South Philly’s Cacia’s Bakery and Dietz & Watson are teaming up to sling limited edition Bird Dogs at spots throughout the city ahead of Sunday’s showdown.
The hot dogs — served up on Kelly green rolls from Cacia’s — are topped with long hots, provolone (or spicy cheddar) cheese and crunchy fried onions.
Eagles Vs Chiefs: Super Bowl LVII Kicks Off #MUSEUMBOWL23
In 2023’s Super Bowl LVII it’s Philadelphia versus Kansas City on February 12.
Restaurants and businesses in both cities are getting in on the competition – including museums.

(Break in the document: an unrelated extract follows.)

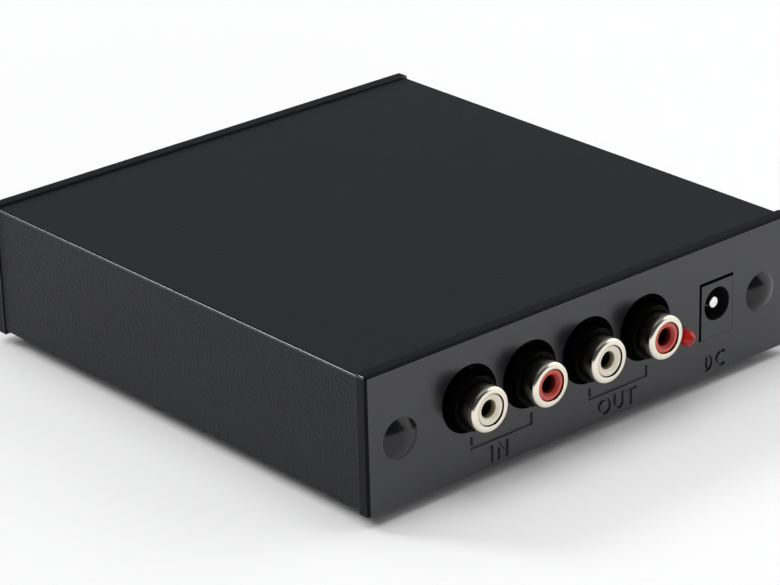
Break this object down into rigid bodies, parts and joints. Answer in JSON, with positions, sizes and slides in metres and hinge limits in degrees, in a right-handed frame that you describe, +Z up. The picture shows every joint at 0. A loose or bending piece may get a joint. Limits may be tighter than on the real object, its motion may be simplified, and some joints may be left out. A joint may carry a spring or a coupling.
{
  "type": "phono preamp",
  "caption": "Flat desktop phono preamp: textured sleeve between smooth end panels, phono sockets, status light and power inlet at the rear.",
  "frame": {"origin": "on the surface it stands on, under the middle of its overall box", "axes": "+Z up, the plain front panel faces -Y, the sockets and power inlet face +Y, +X to the right as seen from the front"},
  "size_m": [0.102, 0.1124, 0.0281],
  "materials": {
    "sleeve_plastic": "fine leather grain, low sheen",
    "panel_plastic": "smooth satin moulding",
    "foot_rubber": "matte black rubber",
    "screw_steel": "zinc plated",
    "board_laminate": "green solder resist",
    "block_plastic": "glossy black moulding",
    "shell_plate": "warm nickel plate",
    "insert_white": "ivory moulding",
    "insert_red": "red moulding",
    "contact_brass": "spring brass",
    "inlet_plastic": "satin moulding",
    "pin_plate": "bright nickel plate",
    "lens_red": "red translucent resin",
    "wire_tin": "tinned wire",
    "chip_epoxy": "black epoxy",
    "can_sleeve": "shrink sleeve",
    "film_box": "cast box",
    "resistor_lacquer": "lacquer",
    "ferrite": "sintered ferrite"
  },
  "bodies": {
    "case": {"sleeve": "sleeve_plastic", "front_panel": "panel_plastic", "rear_panel": "panel_plastic", "foot_1": "foot_rubber", "foot_2": "foot_rubber", "foot_3": "foot_rubber", "foot_4": "foot_rubber", "case_screws": "screw_steel", "circuit_board": "board_laminate", "socket_block": "block_plastic", "socket_shell_1": "shell_plate", "socket_shell_2": "shell_plate", "socket_shell_3": "shell_plate", "socket_shell_4": "shell_plate", "socket_insert_1": "insert_white", "socket_insert_3": "insert_white", "socket_insert_2": "insert_red", "socket_insert_4": "insert_red", "socket_contact_1": "contact_brass", "socket_contact_2": "contact_brass", "socket_contact_3": "contact_brass", "socket_contact_4": "contact_brass", "power_jack_spring_root": "contact_brass", "power_jack_shunt": "contact_brass", "power_jack_body": "inlet_plastic", "power_jack_pin": "pin_plate", "led_lens": "lens_red", "led_leads": "wire_tin", "opamp_legs": "wire_tin", "capacitor_leads": "wire_tin", "resistor_leads": "wire_tin", "diode_leads": "wire_tin", "regulator_legs": "wire_tin", "ferrite_wires": "wire_tin", "opamp_1": "chip_epoxy", "opamp_2": "chip_epoxy", "regulator": "chip_epoxy", "rectifier_diode": "chip_epoxy", "reservoir_cap_1": "can_sleeve", "reservoir_cap_2": "can_sleeve", "coupling_cap_1": "can_sleeve", "coupling_cap_2": "can_sleeve", "coupling_cap_3": "can_sleeve", "coupling_cap_4": "can_sleeve", "eq_cap_1": "film_box", "eq_cap_2": "film_box", "eq_cap_3": "film_box", "eq_cap_4": "film_box", "resistors": "resistor_lacquer", "ferrite_beads": "ferrite"},
    "inlet_blade": {"power_jack_spring": "contact_brass"}
  },
  "joints": [
    {"name": "inlet_blade_bend", "type": "hinge", "parent": "case", "child": "inlet_blade", "pos_m": [-0.0323, 0.04, 0.01185], "axis": [-1, 0, 0], "range_deg": [0, 6], "stiffness_Nm_per_rad": 0.1}
  ]
}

“Battle for the Masterpieces”
A “battle for the masterpieces” will also be at play, accompanied by a pigskin scramble on social media as two major art museums
Philadelphia Eagles
Sasha Suda, the George D. Widener Director and CEO of the Philadelphia Museum of Art, has wagered a master painting on the Birds’ success.
Kansas City Chiefs
Julián Zugazagoitia, Menefee D. and Mary Louise Blackwell CEO & Director of The Nelson-Atkins Museum of Art, has eagerly taken up the challenge on behalf of the Kansas City Chiefs.
In the bet, the winning city’s museum will receive the other’s painting on loan.
A Chiefs victory would bring a future delegation from the Philadelphia Museum of Art to the Nelson-Atkins, with a Philadelphia master work in hand.
An Eagles triumph would bring a future delegation from the Nelson-Atkins along with a master work to Philadelphia.
Sasha Suda stated:
“When the Eagles soar to victory…
“…we will warmly greet our friends from the Nelson-Atkins and treat them to unforgettable cheesesteaks here in Philadelphia. They have such a remarkable collection, and we will be thrilled to share a piece of it with our visitors, in a very special Point After Touchdown (PAT). We’ll make it feel right at home in our galleries and display it with Philly pride.”
Julián Zugazagoitia said:
“We expect to offer our Philadelphia friends something they’ll long remember after the…
Chiefs make short work of the Eagles.
Philadelphia’s museum has so many amazing works, and they will see how wonderful the PMA loan will appear in our beautiful galleries. We won’t let them leave, of course, before they can taste the best of our Kansas City barbeque.”